The first time I visited Bicycle Heaven was in the fall of 2011. My book “Around Troy Hill, Spring Hill and Reserve Township” had just been published and we had a book signing at the Penn Brewery. I don’t remember the exact circumstances, but I remember having a window of an hour or two to kill on the North Side and since I’d never been to the museum, I figured I’d give it a shot. I wasn’t disappointed.
Flashforward to this morning and with the sun shining and with not wanting to waste the beautiful day inside and with no one being able to decide what to do, the missus surprised us all with her choice and I’m extremely glad she chose Bicycle Heaven. In the seven years since I visited the museum the place has grown immensely.
Bicycle Heaven has something for everyone, even those who aren’t necessarily fascinated with bicycles. One of our highlights was taking turns at pinball. The gamer in the family went first and I reveled in the fact that this low-tech machine frustrated him to no end. The wife went second and promptly beat his score. Our 20-year-old went next and complained how somehow, he only got four balls because on one of his five balls no score registered. I was last. I was certain that my score would clearly eclipse all of theirs. In my lifetime I had played 10 times more pinball than all of them combined. I got the worst score. I can’t think of a time where we ever got so much family enjoyment from a single dollar.

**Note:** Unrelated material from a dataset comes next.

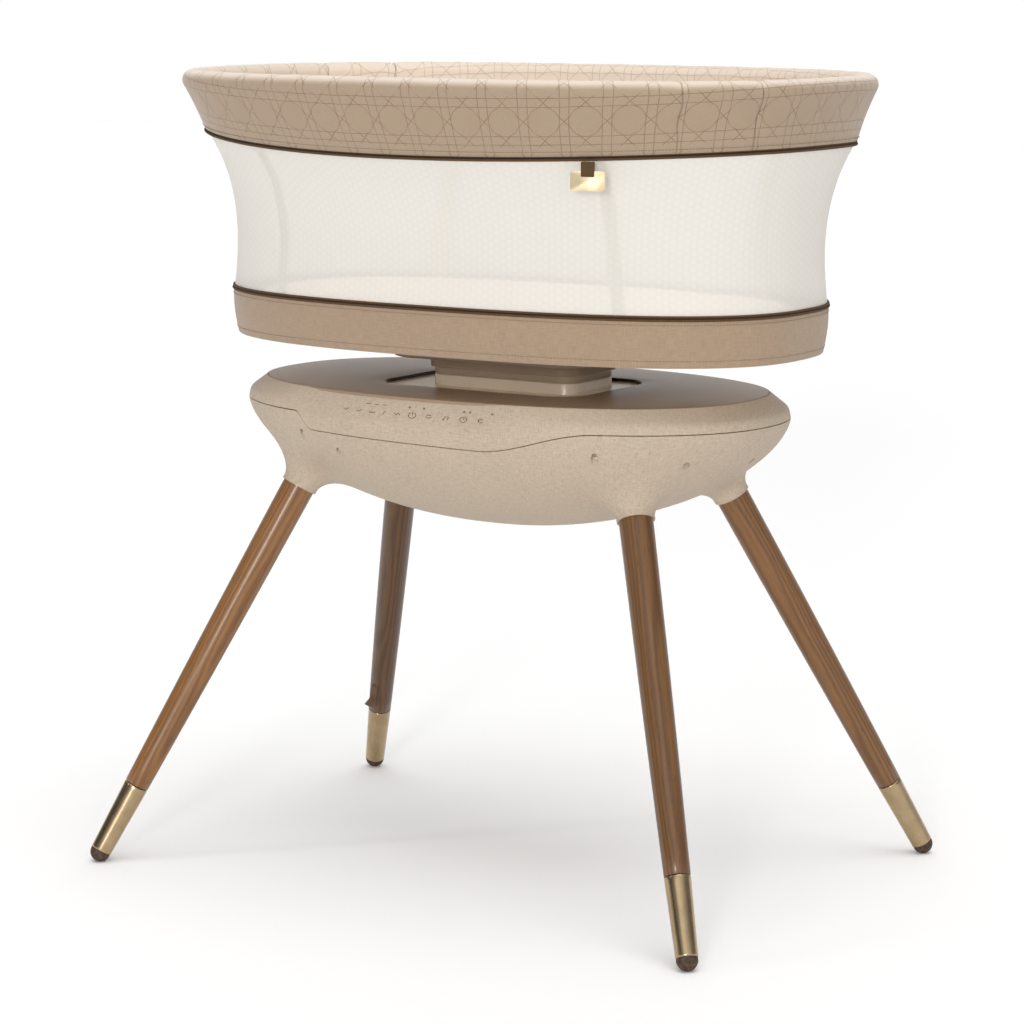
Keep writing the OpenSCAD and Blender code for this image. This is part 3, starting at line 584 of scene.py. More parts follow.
CORNERS = {"front_left": (-1, -1), "front_right": (1, -1), "back_left": (-1, 1), "back_right": (1, 1)}
MOUTH = Vector((0.231, 0.108, 0.441))
BALL = Vector((0.400, 0.281, 0.0114))
LEG_LENGTH = (BALL - MOUTH).length
FERRULE_LENGTH = 0.088
FERRULE_END = LEG_LENGTH - 0.002
WOOD_END = FERRULE_END - FERRULE_LENGTH
TOP_R, LOW_R, TIP_R = 0.01925, 0.0145, 0.01225
FOOT_R = 0.0119
# Painted light and shade: each leg's wood tone is made lighter or darker for how the light falls on it.
WOOD_PAINTED_LIGHT = {"front_left": 1.30, "front_right": 1.04, "back_left": 0.87, "back_right": 1.14}


def leg_axes(side):
    """The socket mouth, the unit direction down the leg, and two directions across it."""
    sign = Vector((*side, 1))
    down = (BALL * sign - MOUTH * sign).normalized()
    across = down.cross(Vector((0, 0, 1))).normalized()
    return [np.array(v) for v in (MOUTH * sign, down, across, down.cross(across))]


def circle(centre, radius, across, other, turn):
    return centre + radius * (np.outer(np.cos(turn), across) + np.outer(np.sin(turn), other))


def lathe(name, profile, side, material, node, twist=0.0):
    """Turns a profile of (distance down the leg, radius) about a leg's axis. Zero radii close it."""
    mouth, down, across, other = leg_axes(side)
    turn = turns(56)
    rings, local = [], []
    for t, r in profile:
        r = max(r, 1e-5)
        rings.append(circle(mouth + down * t, r, across, other, turn))
        local.append(np.column_stack([r * np.cos(turn + twist) + 0.05 * twist,
                                      r * np.sin(turn + twist), np.full(len(turn), t + 0.7 * twist)]))
    return add_solid(name, rings, local, "stand", material, node)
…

But the place is all about the bikes, and you will see more complete bikes and more parts and pieces than you can imagine. If you look hard enough, I’m certain that you will find the bicycles of your childhood, both those that you owned as well as those you wanted to own. I did find the Ross Apollo 5 Speed of my youth, but the paint scheme wasn’t exactly right. I venture a guess if I looked more I would find my exact bicycle. You will find bicycles from virtually every era. You will find crazy promotional bikes. You will find tall bikes and small bikes. You will find bikes that look like cars and ones that look like horses, complete with the horse hair. You will find expensive and rare bicycles and you will find mass produced and common bikes. You will find a four-seater that was ridden by the Monkees on their TV show and you will find the Raleigh that Daniel Oshop rode around the world. And of course, no trip to Bicycle Heaven would be complete without stopping and looking at the super rare 1960 Bowden Spacelander. There are four of them here.
The price of admission is free although donations are certainly appreciated. This is one of those places that I am very proud that exists in Pittsburgh and I hope will continue to thrive for years to come. If you have any friends visiting the city do yourself a favor and put this on the itinerary. You won’t be disappointed.